I am pleased to read that that indefatigably optimistic philosopher Alain de Botton is in agreement with me on this. In a press release last week, he noted that internet pornography reduces our capacity to tolerate anxiety and boredom, exerting its "maddening pull" in those very moments "when we feel an irresistible desire to escape from ourselves". I like the phrase "maddening pull". It humanises the impulse, removing blame and reminding us of the universal urgency of the before and the inevitable melancholy of the after. It's only when he promises a different kind of porn, porn that would be "harnessed to what is noblest in us... in which sexual desire would be invited to support, rather than permitted to undermine, our higher values", that I find myself not in agreement with him. Porn that's good to us, nice to us, nice about us, enhancing rather than degrading, life-affirming rather than life-threatening, by definition ceases to be porn. One might as soon ask for tragedy that has a happy ending or alcohol that doesn't make us drunk.

I don't say we shouldn't rethink the way sex is routinely depicted in our society – in Lady Chatterley's Lover, Lawrence tried nobly if unsuccessfully to clean up the very language of sexual relations – but you cannot clean up pornography because its province is defilement. However and whenever we go there, and no matter whether it's literary pornography or the perfunctory ins and outs of YouPorn we visit, we go on the understanding that we will witness abasement and – for this is the transaction we all make with pornography – enter into sensations of debased arousal ourselves. In the end, pornography is an act of collusion between the material and the user of it. It is the collusion that is debased, hence our being able to find the images themselves innocuous and even laughable when we aren't in a collusive mood. And it's this collusion that erodes the distinction between classy porn and trashy porn.
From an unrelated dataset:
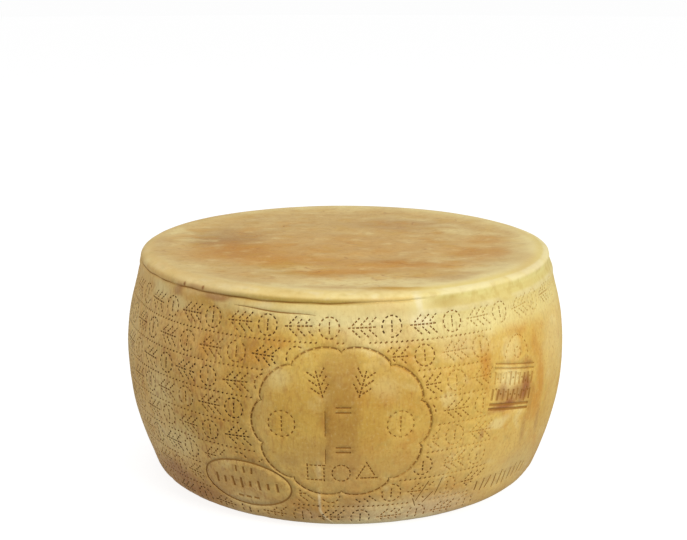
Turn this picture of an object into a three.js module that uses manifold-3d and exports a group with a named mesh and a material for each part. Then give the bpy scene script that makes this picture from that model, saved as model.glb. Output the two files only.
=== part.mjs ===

Pornography is a state of mind: it is nothing less than the willing and necessitous suspension of the very higher values Alain de Botton thinks pornography can be persuaded to make peace with.

In a famous essay on the pornographic imagination, Susan Sontag made the case for some pornographic books counting as literature because they plumb "extreme forms of human consciousness". But wherein would lie that extremity if they merely confirmed and flattered our "higher values"? As a matter of deliberate intention in the pornography we call art, and as a by-product of our collusion in that pornography which does not aspire to art at all, the best and sweetest ideas we have of ourselves, as rational creatures capable of tenderness and love, are trashed.

But the case for pornography is not simply that it derides the decencies. It has, paradoxically, a more energising effect. There's an exhilaration in erotic extremity that arises from its danger. Ordinarily, we harness sex to marriage, family and employment; we accept that we can no more incorporate the fearfulness of sex into domestic life than we can wake every day to the knowledge we take, say, from a Sophoclean tragedy. But "the temerity of penetration" we find in tragedy – the look into the "horror of nature", to employ Nietzschean terms – is what we find in pornography, too. We are contrary beings or we are nothing; in the midst of our abundant life, indeed as one of the most powerful expressions of that abundance, pornography revels in wastefulness and destruction.

That being the case, how can it be harnessed to all that's good and noble? Answer: it can't.